Kendala lain, kami suka berpindah-pindah rumah, yang membuatku lelah beradaptasi. Mulai dari Jalan Pemuda, Cipinang, Pancoran, lalu pindah ke Medan sampai 4 kali di rumah berbeda. Depok pindah dua kali, Parung, balik lagi ke Medan, dan Kranggan. Waduh, bisa 15 kali pindah rumah.

Sejak kelas 4 SD, aku senang politik. Ketika anak-anak kecil lain lebih menyukai membaca komik Tintin, aku malah minta dibelikan ayah buku G 30S/PKI. Kalau mendengar cerita dari kakek yang seorang mantan Cakrabirawa, aku selalu tertarik. Makanya aku bercita-cita ingin menjadi tentara, karena melihat kegagahan kakek. Tapi karena pakai kacamata sejak kelas 2 SMP impian itu terpaksa aku kubur. Tapi, sampai sekarang pun masih ada keinginan jadi tentara.

Penurut & Tertib

Papa banyak memberikan inspirasi bagiku. Yang sebelumnya tidak pernah dipikirkan orang sudah dia pikirkan lebih dulu. Papa juga punya kemampuan memotivasi yang bagus. Misalnya, ketika aku lelah bekerja. Kerjaku bagus tapi enggak ada yang memperhatikan atau peduli. Padahal jika dibandingkan dengan orang lain, kerjaku lebih banyak. Lalu Papa tanya, "Kamu kerja buat orang atau diri sendiri. Hakikatnya, kerja itu buat sendiri, lalu yang dicari apa, harta? Bukan, tapi kepuasan. Ada sesuatu yang tidak bisa dibayar dengan apapun. Kerja keras kalau hasilnya bagus yang menikmati diri sendiri. Puas dalam arti bisa melakukan sesuatu yang orang lain belum tentu bisa. Jadi, ikhlaskan saja jika tidak ada orang yang menilai. Atau orang tidak peduli dengan prestasi kamu.

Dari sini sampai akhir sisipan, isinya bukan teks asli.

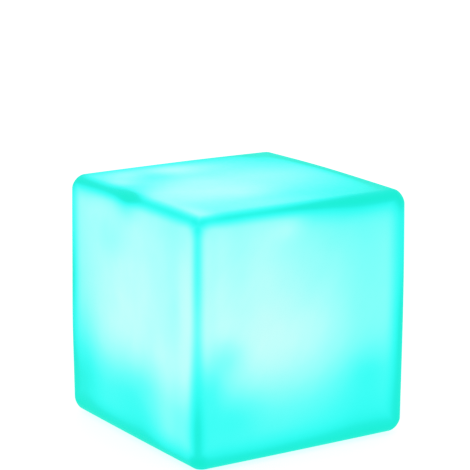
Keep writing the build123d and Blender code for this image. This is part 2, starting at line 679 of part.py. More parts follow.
# ============================================================== port flap
# anchor pressed into the housing; the flap turns on the thin web beside it
with BuildPart() as port_flap_anchor:
    with BuildSketch(Plane.XY.offset(UNIT_Z)):
        with Locations((0, (-34.5 - 32.2) / 2)):
            Rectangle(12, 2.3)
    extrude(amount=2.5)
port_flap_anchor.part.label = "port_flap_anchor"
export_step(port_flap_anchor.part, "parts/port_flap_anchor.step")

with BuildPart() as port_flap:
    with BuildSketch(Plane.XY.offset(UNIT_Z)):
        with Locations((0, PORT_Y)):
            RectangleRounded(FLAP_W, FLAP_D, 2.0)
    extrude(amount=FLAP_T)
    # plug that closes the well
    with BuildSketch(Plane.XY.offset(UNIT_Z + FLAP_T)):
        with Locations((0, PORT_Y)):
            RectangleRounded(PORT_W - 0.6, PORT_D - 0.8, 3.2)
    extrude(amount=1.5)
    # thin web towards the hinge line
    with BuildSketch(Plane.XY.offset(UNIT_Z)):
        with Locations((0, -31.6)):
            Rectangle(11, 0.6)
    extrude(amount=0.6)
port_flap.part.label = "port_flap"
export_step(port_flap.part, "parts/port_flap.step")
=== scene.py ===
import bpy, bmesh, json, math
import numpy as np
from mathutils import Vector, Matrix


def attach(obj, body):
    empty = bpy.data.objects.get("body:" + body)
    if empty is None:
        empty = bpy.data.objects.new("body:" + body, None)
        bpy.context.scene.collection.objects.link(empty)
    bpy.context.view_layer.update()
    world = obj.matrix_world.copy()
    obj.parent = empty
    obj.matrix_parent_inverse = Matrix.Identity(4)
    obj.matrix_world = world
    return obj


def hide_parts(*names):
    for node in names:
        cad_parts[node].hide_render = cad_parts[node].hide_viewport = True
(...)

Biarkan saja masih ada Tuhan yang memberikan." Mendengar itu, hatiku tenang. Aku kembali semangat kerja dan bisa melewati semuanya.

Sementara sosok Mama penuh kasih sayang. Aku memang lebih dekat ke Mama karena seharian beliau mengurus kami. Mama mengajarkan bagaimana menghargai orang, siapapun aku sekarang. "Orang bisa seperti kamu mungkin karena dia mendapatkan jalan yang lebih baik. Selalu menghormati orangtua dan jangan bohong," bagitu nasihat Mama.

Bisa dibilang aku adalah gambaran anak yang tidak nakal, mungkin paling penurut. Pulang sekolah langsung ke rumah. Di antara bersaudara, aku paling pendiam. Adikku malah paling gampang berkenalan dengan orang. Hidupku cenderung tertib. Dalam benakku selalu tergambar semua harus tertata dengan baik. Misalnya, waktu kerja dapat uang sendiri, sudah terpikir bagaimana membaginya. Pokoknya enggak boleh dipakai buat hal-hal lain. Mau beli sesuatu harus dipikirkan dapatnya darimana. Begitu juga menjalani hidup harus pakai target dan tertib. Ada rencana tahun depan mau jadi apa, lima tahun ke depan melakukan apa.